A more refined measure of impact or influence would count only the times when a source is actually discussed in the article in some fashion, even minimally. While there is much reason to doubt that a stock cite (or single reference in a string cite) is a reliable measure of impact, there is no question that actually engaging with the article or book constitutes impact.
Even if this problem is corrected, there are other serious problems with Leiter’s citation study as a measure of impact on legal scholarship.
Consider, for example, Leiter’s ranking of Critical Theorists. Roberto Unger is ranked 20th, with 480 citations. Setting aside what one might think of the merits of critical theory, it is absurd to suggest that the “true measure” of Unger’s impact in this field places him behind all the others cited. His Knowledge and Politics and Law in Modern Society influenced a generation of critical theorists (and others), although these works might not be cited very often today. This example alone demonstrates that the citation study is deeply flawed as a measure of impact.
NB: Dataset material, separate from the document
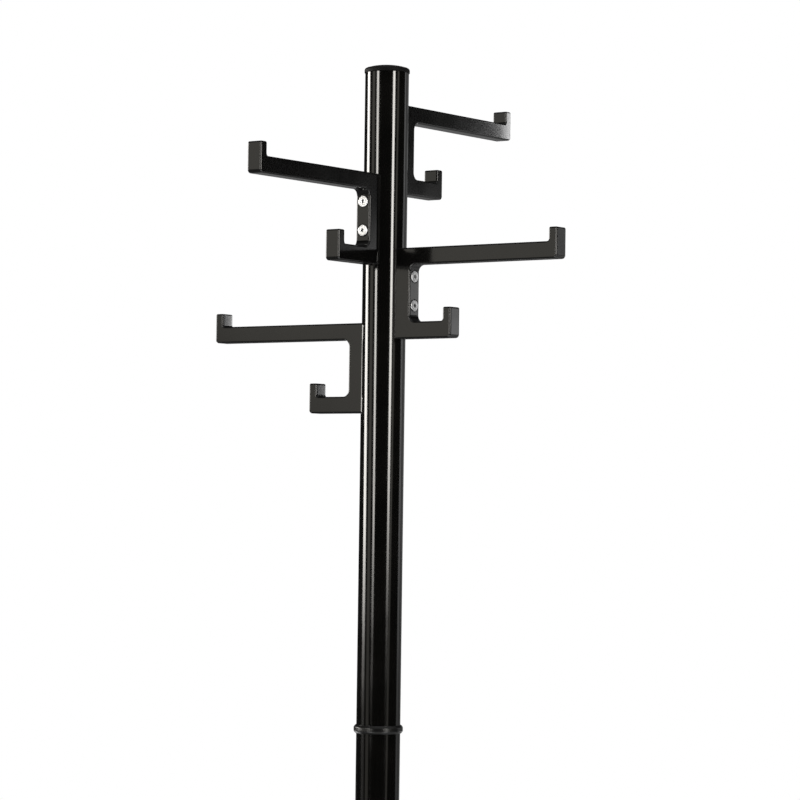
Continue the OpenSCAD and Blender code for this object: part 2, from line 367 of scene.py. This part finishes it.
def lathe(corners, name, material, segments=TRIM_SEGMENTS):
    """A round piece from its half section.

    corners is a list of (r, z, radius), anticlockwise seen with r to the right.
    """
    section = [point for point, _ in rounded_outline(corners)]
    bm = bmesh.new()
    rings = []
    for k in range(segments):
        rings.append([turned(bm, max(point.x, 0.0), point.y, k, segments) for point in section])
    for k in range(segments):
        ring, after = rings[k], rings[(k + 1) % segments]
        for i in range(len(section)):
            j = (i + 1) % len(section)
            bm.faces.new((ring[i], after[i], after[j], ring[j]))
    bmesh.ops.remove_doubles(bm, verts=bm.verts, dist=1e-7)
    bmesh.ops.dissolve_degenerate(bm, edges=bm.edges, dist=1e-8)
    return mesh_from(bm, name, material)


def cut(piece, cutters):
    """Takes the cutters away from the piece and keeps the result as its mesh."""
    for cutter in cutters:
        tool = piece.modifiers.new("cut", "BOOLEAN")
        tool.operation = "DIFFERENCE"
        tool.solver = "EXACT"
        tool.object = cutter
    weighted = [m for m in piece.modifiers if m.type == "WEIGHTED_NORMAL"]
    for modifier in weighted:
        piece.modifiers.remove(modifier)
    seen = bpy.context.evaluated_depsgraph_get()
    made = bpy.data.meshes.new_from_object(piece.evaluated_get(seen))
    piece.modifiers.clear()
    piece.data = made
    weld(piece)
    for cutter in cutters:
        bpy.data.objects.remove(cutter)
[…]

Take a look at the “Law & Philosophy” ranking. A case can be made that Duncan Kennedy (1290 citations) and Roberto Unger, both relegated (or banished?) by Leiter to the Critical Theorists list, should also have been included on this list (both placing in the top ten, with Kennedy second). Leiter will no doubt assert that they do not engage in “legal philosophy” proper, which is a plausible claim, though by no means uncontroversial (Nussbaum and Waldron, on the list, also do much work that does not fit within a narrow definition of "legal philosophy"). Even conceding this, one might ask why such a narrowly defined category was utilized that excludes such important contemporary legal theorists.
Another general problem with the ranking is that many people are cited for work in other fields: Raz for moral theory; Waldron for political theory; Leiter for his rankings; and so forth. This is true for many professors, not just those in legal philosophy. Leiter does not correct for this, which undermines the accuracy of the rankings (relative position and who makes the cut).
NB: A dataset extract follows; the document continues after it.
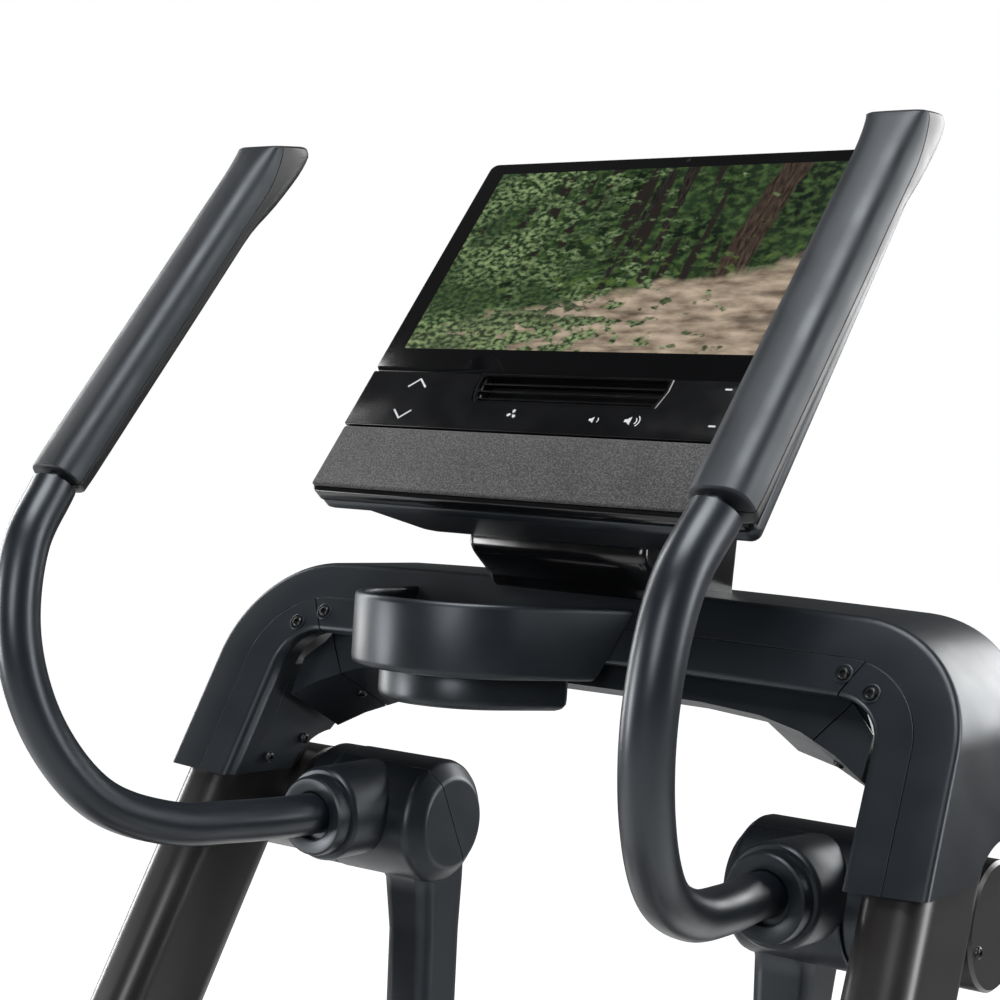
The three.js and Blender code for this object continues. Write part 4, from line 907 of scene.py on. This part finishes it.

Leiter, to his credit, admits that there are flaws in his citation ranking, although he nonetheless believes that it offers a valid way to measure scholarly impact.
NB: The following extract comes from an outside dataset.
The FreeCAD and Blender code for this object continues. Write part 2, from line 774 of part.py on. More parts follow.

However, it may well be that there is no way to truly measure scholarly impact, which is impossible to quantify. If so, even a measure that is arguably “better” than its competitors is worse than no measure at all because it falsely suggests that it is measuring something which cannot be measured.
As a practicing criminal defense attorney, my problem with the rankings in criminal law and procedure is the practical experience level of the professors ranked. Any of them voir dire a jury? Cross-examine a hostile witness? File, brief, and argue a motion to suppress? Writ up a judge? It's a bit hard to take these folks seriously from here in the trenches.
Hey, all of you law professor types: one of you ought to join in the discussion over at Glenn Greenwald and Atrios and the Anonymous Liberal and Firedoglake concerning Joe Klein's idiocy over at the Time Magazine Swampland blog regarding the FISA legislation before Congress.
In a column to be published in Time Magazine, he utterly mischaracterized the FISA legislation and then slammed the Democrats for being weak on national security based on his mischaracterization. He actually accuses them of giving foreign terrorists the same rights as Americans. As Greenwald said:
"The most obvious and harmful inaccuracy was his claim that that bill "would require the surveillance of every foreign-terrorist target's calls to be approved by the FISA court" and that it therefore "would give terrorists the same legal protections as Americans." Based on those outright falsehoods, Klein called the House Democrats' bill "well beyond stupid.""
Why doesn't one of you join in the criticism of Joe Klein for his idiocy? His piece is slated to be published in the next issue of Time Magazine, helping reinforce among millions of readers the stereotypical critique of the Democrats as being soft on terror.
Klein refuses to make an honest correction and admits that he got his interpretation from a Republican congressional staffer. He appears not to have consulted any Democrats or, say, this web site or any of the others that could have explained the facts to him.
He deserves to be made an example of -- to take a shot across the bow of the media whores to let them know that they are not going to sabotage another Democratic election unchallenged.
A trenchant analysis of exactly how wrong Klein is -- and why and how inexcusable his "error" is -- coming from one of you would be very powerful.
As an example of how citation count can mislead as to impact, I wrote a law review article which had a footnote with the outcome of a particular question in every state. This article so far has had 12 citations--11 for the summary in this single footnote and only 1 for the substantive topic addressed in the article. The "impact" of the article should best be measured by just counting that 1 citation, not the other 11.
BT is absolutely right: Leiter's methodology is nonsense. And I'd go farther than BT does in condemning Leiter's fascist tendency to relegate to the trash heap any approaches to law & philosophy that aren't on all fours with the particular kind of training he had in analytic philosophy.
I think the part of Leiter's study that bothers me most is that he thinks students care about these rankings. Why on earth should 99% of students (those without academic aspirations) care if their teachers are much-cited (or impactful) scholars?
And if it's true that students don't care, then who are these rankings for? Are they just a glory list, similar to a law firm sending around a list of who billed the most hours this month? Is there any actual information here for scholars?
(Where Leiter to permit comments on his blog, I could have asked these questions in a more appropriate forum.)